If the original plan is unlikely to survive contact with the world, then we need to think about alternative strategies to accomplish the objective of planning, but to be less rigid than our current approach of one plan for the entire year ahead. This is a Goldilocks challenge; we want to create a plan that is not too small, and not too big. We need a plan that is ‘just right,’ but without a crystal ball it is almost impossible to have perfect clarity for the entire twelve months ahead. There are several schools of thought about how to address the volatility issue in the planning cycle:

  • Base Case: One approach is to construct the plan as a conservative base case. Make it the floor for corporate performance to demonstrate that even if nothing extraordinary happens during the year, the company will still do alright. Once we know the floor, then as Bob Weir said, we can just get busy doing our best, without constantly worrying about reaching some arbitrary goal. This approach has the benefit of providing ample opportunity to beat the plan, which can be an excellent boost for morale. However, the contrary view is that these plans are not very inspiring or exciting or motivational. For a business that has consistently missed its plans in the past, a ‘beatable’ plan can help the organization get its groove back. The risk is that the organization is so used to missing plans that no matter what the target is, the team will interpret it as a stretch, and be content to further under achieve.

  • Aspirational Planning: The complete opposite approach is to build an aspirational plan that sets big goals to motivate the team to outperform. On the positive side, outsized goals can spur creative thinking, and be inspirational for the team. Often, teams do not know their limits, so they accept the aspirational plan as achievable and throw their hearts into reaching the goals with surprising outcomes. The cons for this approach are obvious. Failure to meet the plan is demoralizing, and if spending was tied to outsized expectations for revenues, when the revenues fail to materialize the business may be in jeopardy. A best practice in this environment is to develop a modest base plan, and then build the aspirations into stretch goals that will self-fund investment to exceed the overall plan.

  • Short-Term Planning: If we know we cannot predict what will happen twelve months out, then why not adjust the planning cycle to be shorter, and assume we will re-plan during the course of the year? Some companies have institutionalized a mid-year replan. They create a twelve month plan, but expect to revise it and create a forward six month view at the half-year mark. The purpose of the twelve month initial plan is to ensure the business works (revenue, expenses, cash, etc.) and is headed in the right direction, but as Moltke said, the detailed plan rarely survives contact with the competition, so we need to be nimble enough to respond. The positive result of this approach is that we do a reset and do not carry forward goals that we know are unachievable and therefor just a drag on morale. The negative aspect is that this approach can be considered ‘moving the goalposts’ mid-year if it is not generally understood that this was the intention all along.

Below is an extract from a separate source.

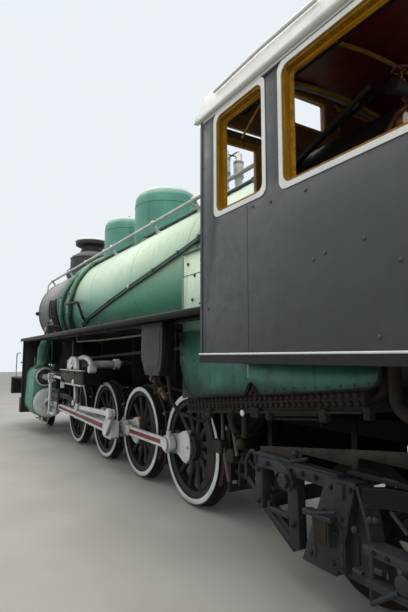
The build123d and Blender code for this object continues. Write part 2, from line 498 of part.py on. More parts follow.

  • Fuzzy Planning: When hurricanes form in the Atlantic, there are initially many different models for the track the storm might follow. The aggregate of all of the models and probabilities is often represented as a cone emanating from the current eye of the storm to show the possible range of paths the storm may take over time. The further out in time, the wider the cone becomes because the predictions have less certainty and the different models produce divergent views.  A similar ‘fuzzy’ approach can be applied to building the annual plan. We should be able to predict Q1 with a high degree of certainty, but when we try to predict Q4 twelve months out, things become a lot more fuzzy. We can build a range into the plan from a downside scenario to an upside view, with an expected outcome somewhere in the middle. We will need to align spending and investment to ensure that the business is viable anywhere within the cone. Just as with hurricane forecasting, as time goes by, the cone will shift. Once Q1 is in the books, we have a greater degree of certainty about Q2, and what will happen in the subsequent quarters. With each successive quarter, we hone in on the full year outlook, while always maintaining a general view of the cone of possibilities twelve months out. The understanding is that we can only project certainty in the next quarter or two, and after that things are ‘fuzzy.’’

Bob Weir said he never made a plan, and based on his successful career, that seems to have worked for him. However, in business we need to ensure everyone on the team is headed in the same direction with the same goals, and a shared operating plan is our best tool. The key is to keep the plan relevant, and construct it in a manner that recognizes that we are going to get punched in the face and will have to adjust or pivot throughout the year.